Modi, by throwing a huge challenge to the throne of New Delhi, has disturbed this group of elites, who feel threatened and, at the same time, belittled by his persona. The elite class, which takes pride in its Oxford-Harvard credentials, rich genealogy and impeccable mannerism, is disturbed by a lower class usurper of power whose only credit to success is his hard work and merit. The members of elite hate him because he doesn’t look suave like them, doesn’t talk in English like them or doesn’t behave immaculately like them. Thus, they believe he’s a swindler and use polemics as a weapon to smash him down.

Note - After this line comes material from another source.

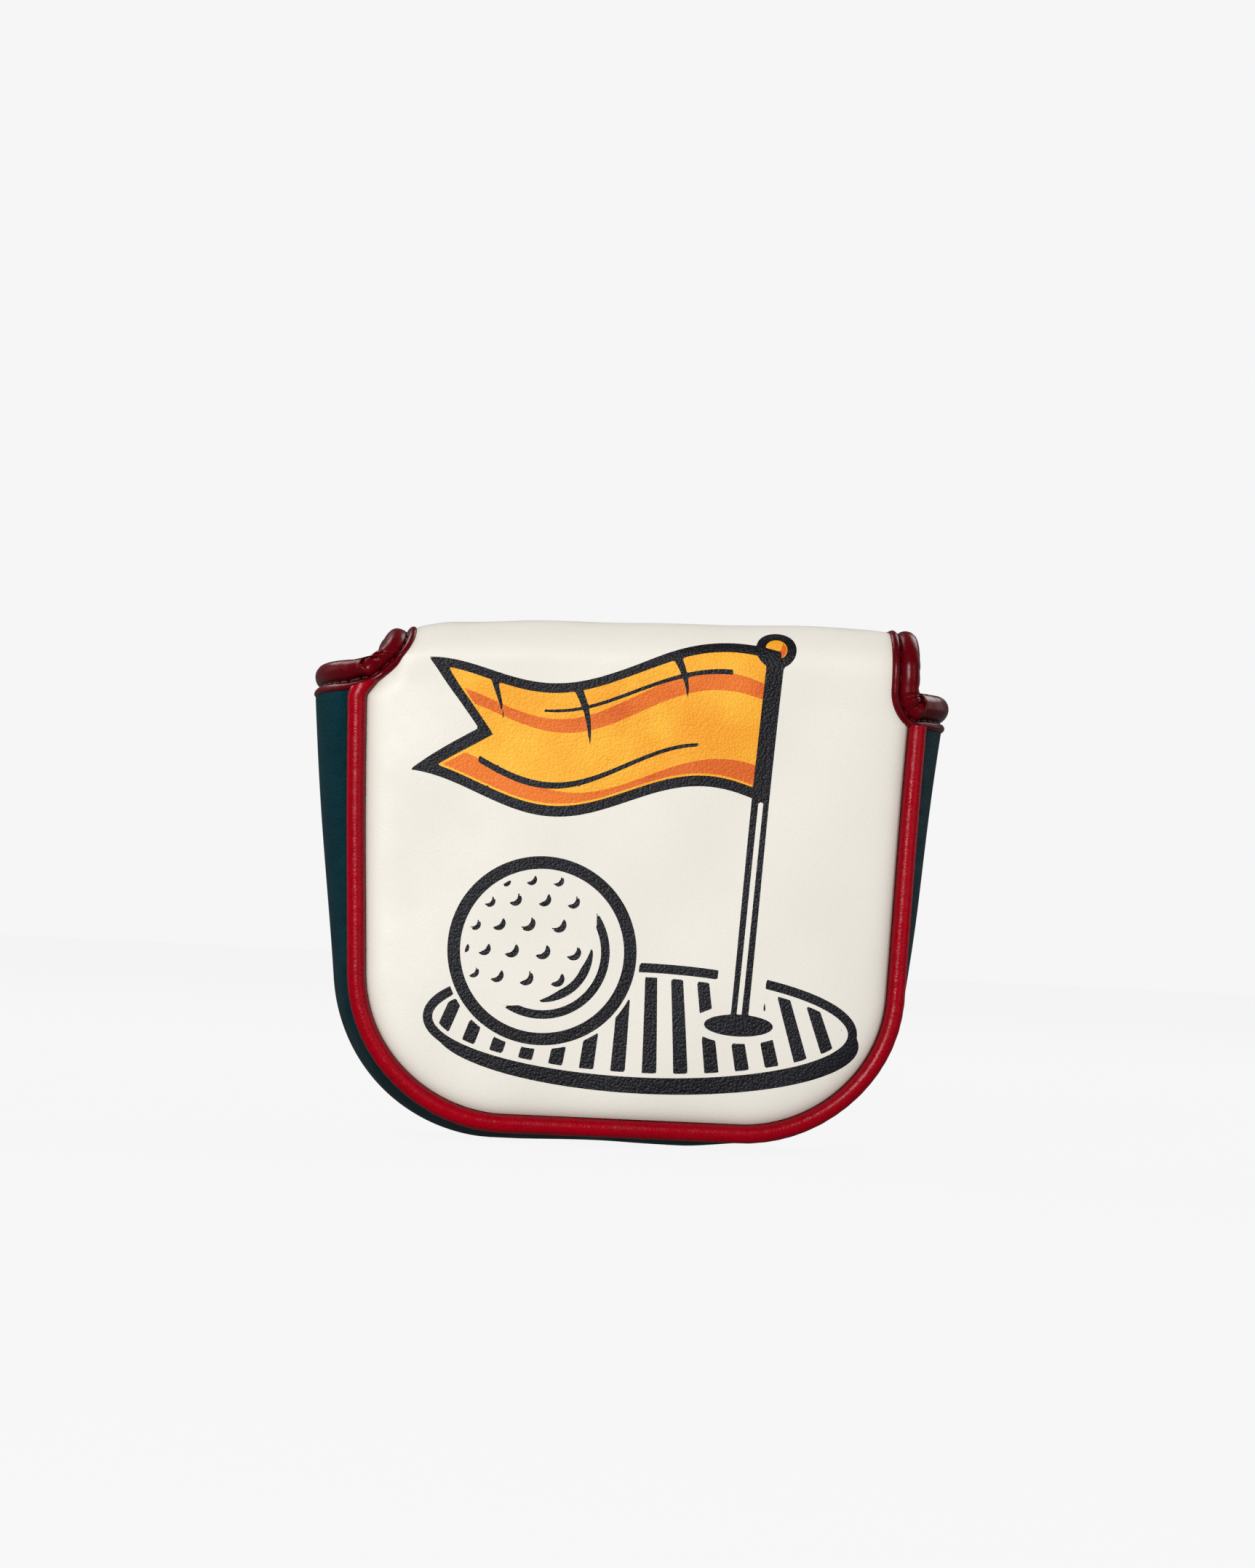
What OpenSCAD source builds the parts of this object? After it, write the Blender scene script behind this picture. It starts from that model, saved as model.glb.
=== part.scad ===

The political elite calls him dictator, the elistist media paints him communal, the civil society dubs him intolerant and the cultural institutions brand him fascist. Thus, all of them have opened wars from their respective fronts to debilitate the man beyond redemption. They’re using polemics as strategy and hate as a tactics. They believe in the power of lie and falsities and use it as a massive tool to fight their unconventional war. It’s a boxing with gloves off – a little hit below the belt would do the trick. Afterall, this is a battle of survival; this is a battle against the challenge of a modest man to the might of the elitist class – the values of the latter is at stake.
Thus, no surprises, the elites of India would keep hating him deeper and harder keeping the bogey of communalism and intolerance alive.